Y por eso san Pablo, también nos dice, “no seas altivo, no te creas mucho, no eres tan alto como puedes pensar”. Así tengas responsabilidades importantes en la sociedad, o no las tengas, así seas una persona llena de virtudes humanas, de un comportamiento excelente o no lo seas, todos tenemos la misma dignidad, todos tenemos el mismo “humus”.
¿Qué es lo que aprendemos de María? ¿Por qué nos conviene ser humildes? Yo digo que, especialmente, por tres razones: si somos humildes, obedecemos. El soberbio, el presuntuoso, no obedece, o aparenta que obedece para que no pierda puntos.
Pero el que es verdaderamente humilde, obedece, sabe que Dios tiene la última palabra, sabe que Dios le ha encomendado a algunos de nuestros hermanos del mismo “humus” para que los ayude y los oriente.
Por ejemplo, a nuestros papás, a los cuales debemos obedecer. Cuando un joven, cuando una jovencita, se le olvida esta realidad, se revela y no obedece.
La humildad nos permite esta primera gran oportunidad, obedecer. Porque el que obedece nunca se equivoca, siempre le va bien.
Segunda cosa que nos regala el Señor si somos humildes: nos hace sentirnos parte de una familia, de una comunidad. El soberbio permanece solo, él hace su propia muralla, queda encerrado en sí mismo.
El que es humilde forma comunidad, puede hacer equipo con otro porque lo considera hermano, semejante a sí mismo, y porque sabe que puede compartirle riquezas que él no tiene.
Qué importante es la humildad para formar una comunidad, una fraternidad, en la casa, en la escuela, en la parroquia, en el seminario. Dondequiera es necesario tener esta virtud para poder integrarnos. El que no es humilde nunca se integra, permanece fuera.
Y la tercera cosa que Dios nos regala si somos humildes, es la capacidad de servir. Jesús dijo, “yo no vine a ser servido, sino a servir”. Es el ejemplo que nos ha relatado san Lucas y el Evangelio de hoy.
La Virgen María se va a servirle a su prima, Isabel.

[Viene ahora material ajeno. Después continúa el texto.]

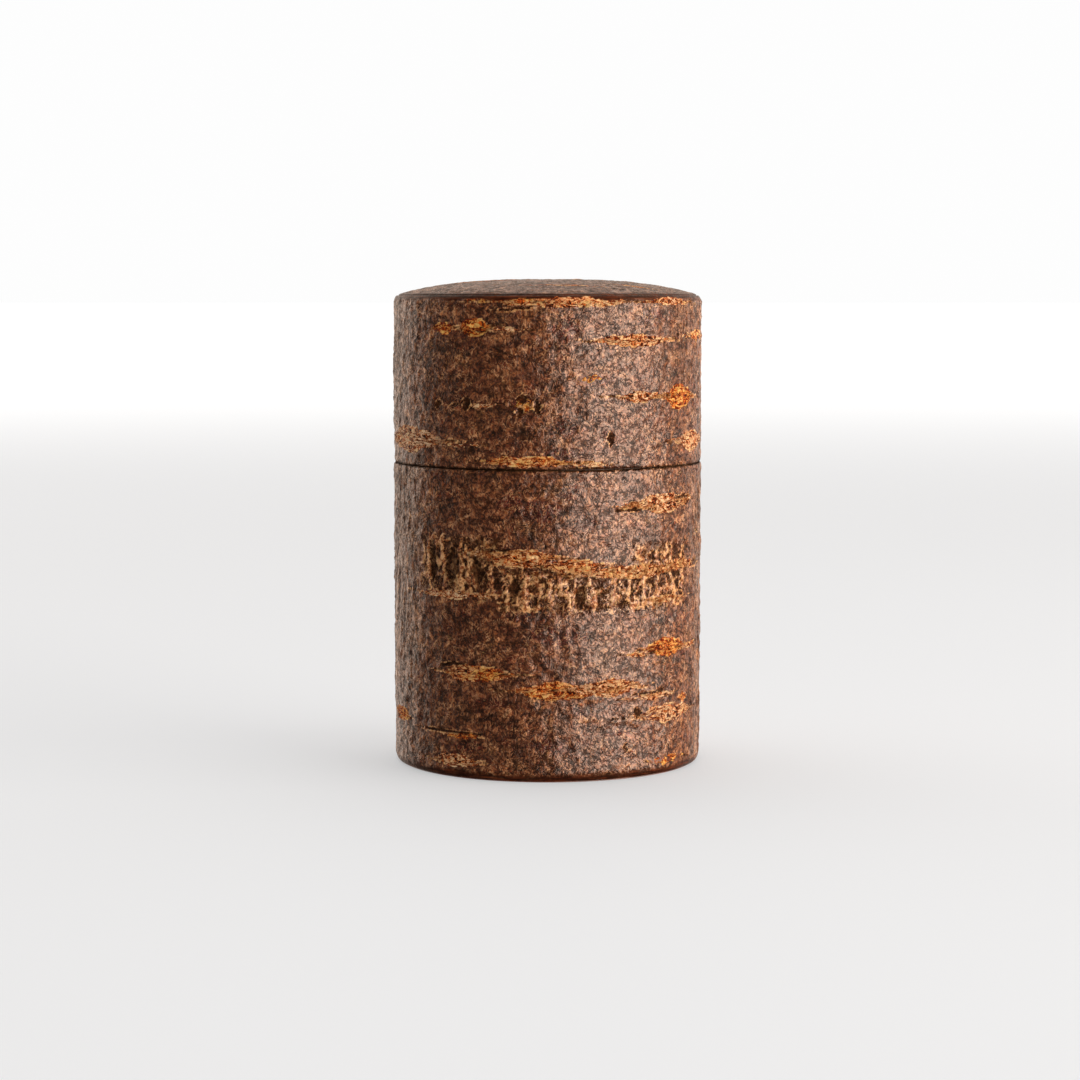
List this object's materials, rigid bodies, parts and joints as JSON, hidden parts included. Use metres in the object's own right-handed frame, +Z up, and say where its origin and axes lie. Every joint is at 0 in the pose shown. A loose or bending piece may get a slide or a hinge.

Durante tres meses le ayuda porque está embarazada. Servir es una tarea que siempre requiere humildad. El que es soberbio quiere que los demás le sirvan.
Hermanas y hermanos, hagámosle caso a la Virgen María. Contemplémosla con todas sus virtudes y grandezas. Ella es la Madre de Dios. Pero también aprendamos la cosa más grande y más bella que es la mujer humilde. “El Señor ha mirado la humildad de su esclava. Por eso me dirán dichosa todas las generaciones”.
Si algo tenemos que agarrar de María, es esa virtud, la mujer más humilde sobre la Tierra. Que Dios los bendiga. Y a ustedes, hermanos fieles laicos, a ustedes seminaristas, a nosotros, sacerdotes, que el Señor nos regale esta virtud que nos hace mucha falta.